After Jameson's memoir came out, other adult performers wanted him to tell their stories. "You'd think that would be a flattering thing, getting calls from all the porn stars," Strauss says. "But they just wanted to use me for my mind."

Strauss thinks there's a market for more books by adult entertainers, and they don't have to be as famous as Jameson to crack it. "It doesn't matter how famous, infamous or not famous you are," he says. "What matters is how well you tell"— and sell to the press — "your story." He cites the success of "Confessions of a Video Vixen" by hip-hop dancer Karrine Steffans as an example of a sexy tell-all from a relative unknown.

Strauss, who's in his mid- 30s, was born in Chicago.
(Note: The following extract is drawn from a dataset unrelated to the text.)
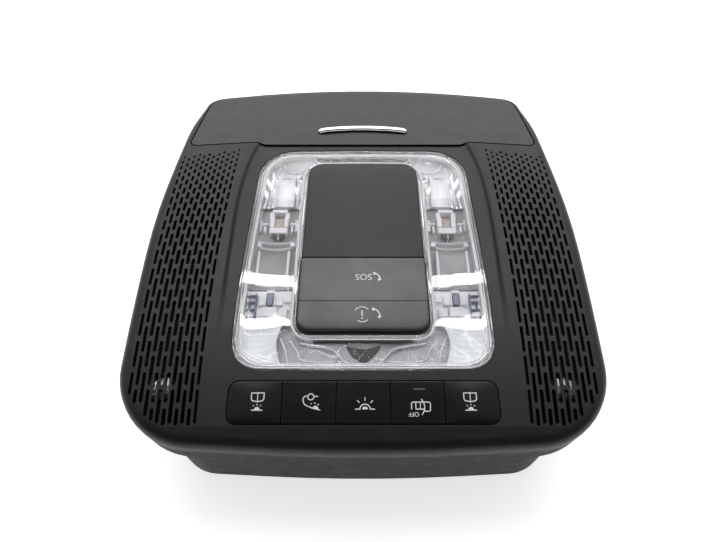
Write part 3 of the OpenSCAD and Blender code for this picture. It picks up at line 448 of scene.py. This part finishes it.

He spent six years in the Big Apple as a New York Times reporter and now lives in Los Angeles. As a graphic novel, "How to Make Money Like a Porn Star" is the culmination of his lifelong love of comics.

"Before puberty, my passion was comic books," Strauss says. "I bought every No. 1 issue [and every 100th and 200th issue] of every comic I could find, hoping they would be worth a lot of money one day."

As a teen, he turned from "the fantasies of print" to "the fantasies of flesh." But he didn't have much luck pursuing the latter, and during college Strauss rediscovered his earlier passion, this time in the guise of edgier alternative comics.

Starting with Jameson's book, Strauss set out to incorporate comic art with the story. He teamed with illustrator Bernard Chang, who's worked for comic book giants DC and Marvel.

Says Strauss: "When [Strauss' editor] Judith Regan shot down my idea of traveling to India in search of a hidden orders of monks who can levitate, and instead suggested writing a full graphic novel with Bernard, I leapt at the opportunity."

Music journalist. Porn biographer/satirist. Seduction guru. Whatever's next in Strauss' plan for world conquest, the adult industry must stop him. Before it's too late.